Some 90 percent of the population was Roman Catholic as of 1992. The initial white settlers in Seychelles were Roman Catholics, and the country has remained so, despite ineffective British efforts to establish Protestantism in the islands during the nineteenth century. The nation has been a bishopric since 1890, and mission schools had a virtual monopoly on education until the government took over such schools in 1944. Sunday masses are well attended, and religious holidays are celebrated throughout the nation both as opportunities for the devout to practice their faith and as social events. Practicing Catholicism, like speaking French, confers a certain status by associating its adherents with the white settlers from France.
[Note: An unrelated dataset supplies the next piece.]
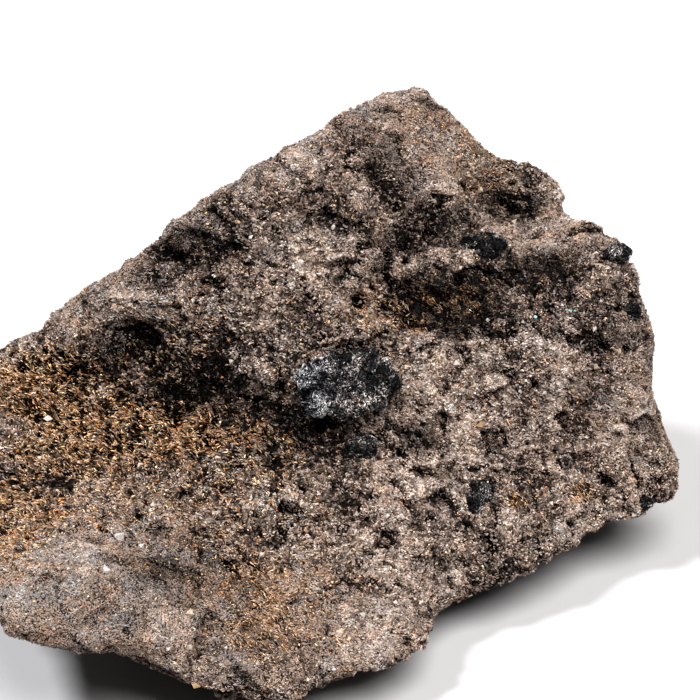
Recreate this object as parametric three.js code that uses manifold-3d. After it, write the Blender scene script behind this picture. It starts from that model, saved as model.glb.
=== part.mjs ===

Approximately 7 percent of Seychellois are Anglicans--most coming from families converted by missionaries in the late nineteenth and early twentieth centuries. Evangelical Protestant churches are active and growing, among them Pentecostals and Seventh Day Adventists. Some 2 percent of the population are adherents of other faiths, including Hinduism, Buddhism, and Islam. No temples or mosques, however, exist on the islands. No restrictions are imposed on religious worship by any of the denominations.
Although clergy and civil authorities disapprove, many Seychellois see little inconsistency between their orthodox religious observance and belief in magic, witchcraft, and sorcery. It is common to consult a local seer--known as a bonhomme de bois or a bonne femme de bois--for fortune-telling or to obtain protective amulets or charms, called gris-gris, to bring harm to enemies.